§ **Given instruction**:
Return only the lines running from the line that holds "The construction comes" to the line that holds "bpy.context.scene.collection.objects.link(empty)", including both.

§ **Stored data**:
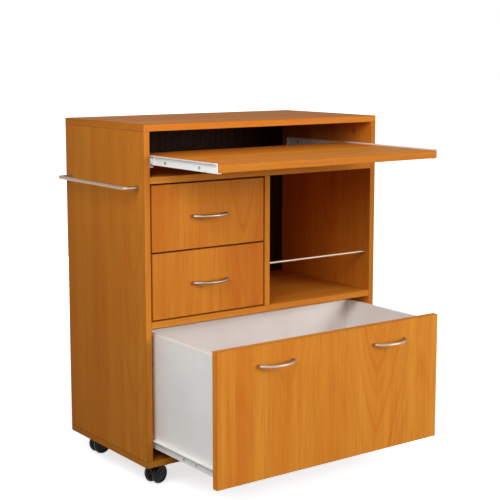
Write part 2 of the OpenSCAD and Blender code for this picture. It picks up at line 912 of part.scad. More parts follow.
// The housing: the hood on its hub plate, with a boss for the kingpin
module caster_housing(i) {
    boss_h = caster_h - plate_t - face_gap - wheel_r;
    color(black_plastic) at_caster(i) difference() {
        union() {
            translate([trail, 0, wheel_r]) {
                hood();
                translate([0, -hub_w / 2, 0]) rod_y(hub_disc_r, hub_w);
            }
            translate([0, 0, wheel_r]) rod_z(boss_r, boss_h);
        }
        translate([0, 0, caster_h - kingpin_l - through]) rod_z(kingpin_r + fit_gap, kingpin_l + through);
        translate([trail, -hub_w / 2 - through, wheel_r]) rod_y(axle_r + fit_gap, hub_w + 2 * through);
    }
}

// One wheel along +Y from its inner face: a crowned tread, and a dished outer face round a cap
module wheel() {
    dish_to = wheel_r - crown - 2;
    difference() {
        rotate([-90, 0, 0]) rotate_extrude() polygon([
            [0, 0], [wheel_r - crown, 0], [wheel_r - crown / 4, crown / 2], [wheel_r, wheel_w / 2],
            [wheel_r - crown / 4, wheel_w - crown], [wheel_r - crown, wheel_w], [dish_to, wheel_w],
            [dish_to - dish, wheel_w - dish], [cap_r + dish, wheel_w - dish], [cap_r, wheel_w], [0, wheel_w]
        ]);
        translate([0, -through, 0]) rod_y(axle_r + press_gap, wheel_w - axle_end + through);
    }
}

module caster_wheels(i) {
    axle_l = twin_w - 2 * axle_end - 2 * press_gap;
    color(black_plastic) at_caster(i) translate([trail, 0, wheel_r]) {
        translate([0, hub_w / 2 + wheel_gap, 0]) wheel();
        mirror([0, 1, 0]) translate([0, hub_w / 2 + wheel_gap, 0]) wheel();
        translate([0, -axle_l / 2, 0]) rod_y(axle_r, axle_l);
    }
}

// ---- Nodes ----

top_panel();
left_side_panel();
right_side_panel();
bottom_panel();
upper_shelf();
middle_shelf();
divider_panel();
back_panel();
towel_rail();
towel_rail_screws();
niche_rail();
cam_bolts();
cam_locks();
wooden_dowels();
confirmat_screws();
back_panel_nails();
cabinet_runners();
cabinet_runner_screws();
caster_plates();
caster_screws();
caster_housing(0);  // front_left_caster_housing
caster_housing(1);  // front_right_caster_housing
caster_housing(2);  // rear_left_caster_housing
caster_housing(3);  // rear_right_caster_housing
caster_wheels(0);  // front_left_caster_wheels
caster_wheels(1);  // front_right_caster_wheels
caster_wheels(2);  // rear_left_caster_wheels
caster_wheels(3);  // rear_right_caster_wheels
pullout_board();
slide_runners(3);  // pullout_runners
color(zinc) member_screws(3);  // pullout_screws
drawer_front(0);  // upper_drawer_front
drawer_sides(0);  // upper_drawer_sides
drawer_back(0);  // upper_drawer_back
drawer_bottom(0);  // upper_drawer_bottom
drawer_handles(0);  // upper_drawer_handle
slide_runners(0);  // upper_drawer_runners
drawer_fixings(0);  // upper_drawer_fixings
drawer_front(1);  // lower_drawer_front
drawer_sides(1);  // lower_drawer_sides
drawer_back(1);  // lower_drawer_back
drawer_bottom(1);  // lower_drawer_bottom
drawer_handles(1);  // lower_drawer_handle
slide_runners(1);  // lower_drawer_runners
drawer_fixings(1);  // lower_drawer_fixings
drawer_front(2);  // large_drawer_front
drawer_sides(2);  // large_drawer_sides
drawer_back(2);  // large_drawer_back
drawer_bottom(2);  // large_drawer_bottom
drawer_handles(2);  // large_drawer_handles
slide_runners(2);  // large_drawer_runners
drawer_fixings(2);  // large_drawer_fixings
front_rollers(0);  // upper_front_rollers
rear_rollers(0);  // upper_rear_rollers
front_rollers(1);  // lower_front_rollers
rear_rollers(1);  // lower_rear_rollers
front_rollers(2);  // large_front_rollers
rear_rollers(2);  // large_rear_rollers
front_rollers(3);  // pullout_front_rollers
rear_rollers(3);  // pullout_rear_rollers
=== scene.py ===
"""A beech-look kitchen cart with its work board pulled out and its large drawer open.

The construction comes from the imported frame. This script gives every part its finish, adds small
details, and sets the floor, the lights and the camera. Lengths are metres.
"""

import json
import math

import bpy
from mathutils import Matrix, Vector


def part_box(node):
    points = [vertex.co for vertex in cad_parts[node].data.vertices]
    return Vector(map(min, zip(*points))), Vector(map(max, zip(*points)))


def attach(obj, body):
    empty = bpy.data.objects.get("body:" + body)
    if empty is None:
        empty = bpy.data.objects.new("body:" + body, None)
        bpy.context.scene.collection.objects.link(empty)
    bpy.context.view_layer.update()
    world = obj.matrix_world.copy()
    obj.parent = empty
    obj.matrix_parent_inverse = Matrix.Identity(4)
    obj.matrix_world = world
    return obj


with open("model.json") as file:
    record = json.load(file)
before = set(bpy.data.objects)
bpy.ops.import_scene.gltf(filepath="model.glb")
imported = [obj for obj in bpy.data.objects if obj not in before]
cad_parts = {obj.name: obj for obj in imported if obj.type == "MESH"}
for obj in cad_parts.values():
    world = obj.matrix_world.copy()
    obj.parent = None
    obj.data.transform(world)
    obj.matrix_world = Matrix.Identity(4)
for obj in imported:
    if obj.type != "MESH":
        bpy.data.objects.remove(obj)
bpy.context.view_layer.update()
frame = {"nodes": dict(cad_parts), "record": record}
nodes = frame["nodes"]

MM = 0.001
X, Y, Z = 0, 1, 2


# ---- Colours ----

def linear(red, green, blue):
    """Turns a colour of 0 to 255 as seen on a screen into the shader's linear values."""
    def one(value):
        value /= 255
        return value / 12.92 if value <= 0.04045 else ((value + 0.055) / 1.055) ** 2.4
    return (one(red), one(green), one(blue), 1.0)


BEECH_LIGHT = linear(219, 146, 50)
BEECH_MIDDLE = linear(209, 132, 42)
BEECH_DARK = linear(187, 98, 28)
BEECH_RED = linear(202, 113, 34)
BEECH_ARCH = linear(200, 96, 28)
BEECH_PORE = linear(146, 76, 22)
GLUE_LINE = linear(110, 56, 18)
WHITE_BOARD = linear(250, 249, 245)
WHITE_STEEL = linear(250, 250, 248)
SCUFF_GREY = linear(170, 170, 168)
NYLON = linear(226, 225, 218)
# Satin nickel, darkened and warmed with a painted reflection of the surrounding beech.
NICKEL_WITH_PAINTED_REFLECTION = linear(167, 147, 130)
ZINC = linear(166, 162, 155)
ZINC_DULL = linear(132, 127, 120)
DOWEL = linear(222, 190, 140)
HARDBOARD = linear(178, 136, 94)
HARDBOARD_FLECK = linear(132, 94, 58)
# Painted shade: the back's inner face is dark brown to stand in for the shade deep in the compartments.
PAINTED_SHADE_INSIDE = linear(50, 27, 13)
PAINTED_SHADE_STREAKS = linear(30, 15, 7)
CAP_BROWN = linear(178, 108, 44)
CAP_BROWN_DARK = linear(164, 96, 38)
CASTER_BLACK = linear(7, 7, 7)
CASTER_DUST = linear(48, 47, 46)
FLOOR_WHITE = linear(250, 250, 250)
FLOOR_BOUNCE = linear(118, 116, 112)
WHITE = (1.0, 1.0, 1.0, 1.0)


# ---- Shader building ----

ROUNDING_SAMPLES = 4
BOARD_ROUNDING = 0.8 * MM


class Nodes:
    """Short calls that add nodes to the tree of a material or of the world."""

    def __init__(self, tree):
        self.tree = tree

    def feed(self, socket, value):
        """Links an input to another node's output, or sets its own value."""
        if isinstance(value, bpy.types.NodeSocket):
            self.tree.links.new(value, socket)
        else:
            socket.default_value = value

    def node(self, kind, *values, **settings):
        """A new node with these settings, and these values for its first inputs."""
        made = self.tree.nodes.new(kind)
        for name, value in settings.items():
            setattr(made, name, value)
        for socket, value in zip(made.inputs, values):
            self.feed(socket, value)
        return made

    def math(self, operation, *values):
        return self.node("ShaderNodeMath", *values, operation=operation).outputs[0]

    def times(self, first, second):
        return self.math("MULTIPLY", first, second)

    def blend(self, factor, first, second):
        """A number that goes from first to second as the factor goes from 0 to 1."""
        made = self.node("ShaderNodeMix", factor)
        self.feed(made.inputs["A"], first)
        self.feed(made.inputs["B"], second)
        return made.outputs[0]

    def mix(self, factor, first, second, blend_type="MIX"):
        """A colour that goes from first to second as the factor goes from 0 to 1."""
        return self.node("ShaderNodeMixRGB", factor, first, second, blend_type=blend_type).outputs[0]

    def between(self, value, low, high, to_low=0.0, to_high=1.0):
        """A smooth step: to_low where value is under low, to_high where it is over high."""
        return self.node("ShaderNodeMapRange", value, low, high, to_low, to_high,
                         interpolation_type="SMOOTHSTEP").outputs[0]

    def seen_directly(self):
        """1 for what the camera, gloss or glass sees, and 0 for the light that is thrown on things."""
        path = self.node("ShaderNodeLightPath")
        seen = path.outputs["Is Camera Ray"]
        for ray in ("Is Glossy Ray", "Is Transmission Ray"):
            seen = self.math("MAXIMUM", seen, path.outputs[ray])
        return seen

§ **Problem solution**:
The construction comes from the imported frame. This script gives every part its finish, adds small
details, and sets the floor, the lights and the camera. Lengths are metres.
"""

import json
import math

import bpy
from mathutils import Matrix, Vector


def part_box(node):
    points = [vertex.co for vertex in cad_parts[node].data.vertices]
    return Vector(map(min, zip(*points))), Vector(map(max, zip(*points)))


def attach(obj, body):
    empty = bpy.data.objects.get("body:" + body)
    if empty is None:
        empty = bpy.data.objects.new("body:" + body, None)
        bpy.context.scene.collection.objects.link(empty)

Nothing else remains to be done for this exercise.